The New 60: Newly Single




My dear departed friend Felicity Mason wrote a memoir called The Love Habit when she was my age, all about her liaisons with young men: “I don’t subtract, I only add,” she would say.

I remember being at tea at her apartment on Central Park West, a gathering which included both of her ex-husbands, one with his third wife; Felicity’s long-term ex-lover and his male lover; and the boy from the copy shop she was shtupping at the time. Felicity is one of my role models.

The other night I was strolling back from an early dinner with a romantic friend when out of nowhere, he said, “You’re still in love with C., aren’t you?” At first I demurred. Then it became clear. “Yes, I’m in still in love with him. I’m still in love with M. and A. and you!”

Forms change. I don’t stop loving.

When my father died, C. was there to hold my hand and walk with me behind the casket, to shovel dirt on the coffin. M. was there as well. To paraphrase Freud: Life as we know it is just too too difficult to go it alone. Does that mean we need a partner? I’d like one, and I know that on my own I am whole — and surrounded by support. And I miss being someone’s number one. I miss having that special someone whom I call first when I get big news of any kind. I made an offer on a loft last week; C. was out of town, and I felt painfully singular. M. kindly came over and saw the space, but somehow I missed the sharing of it as “we.”

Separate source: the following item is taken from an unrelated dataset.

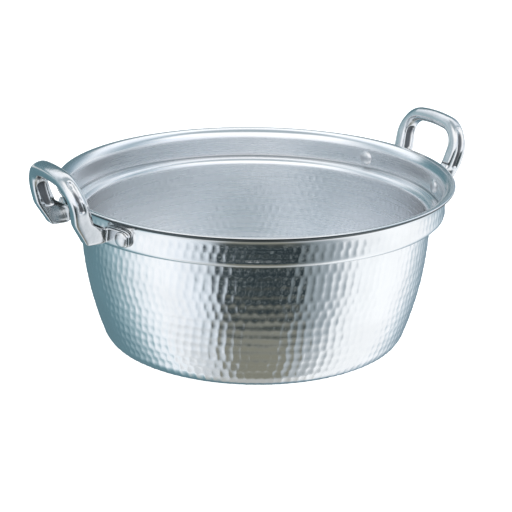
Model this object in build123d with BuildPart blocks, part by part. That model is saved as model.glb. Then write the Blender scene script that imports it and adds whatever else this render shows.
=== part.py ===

For now, I am a single man, almost 60.

Some men find my life crowded. They want more emotional exclusivity. A man I dated recently said he felt the presence of my exes. I felt the lack of his. To me, it’s a bad sign when all of the ex-boyfriends are assholes. That would make me just the next asshole-in-waiting.

We’ll see who’s up for the next part of the journey — and my baggage: a full rich life that includes an overeducated Labrador and some wonderful exes.

Is it unrealistic to see the heart as continually able to expand? I hope not.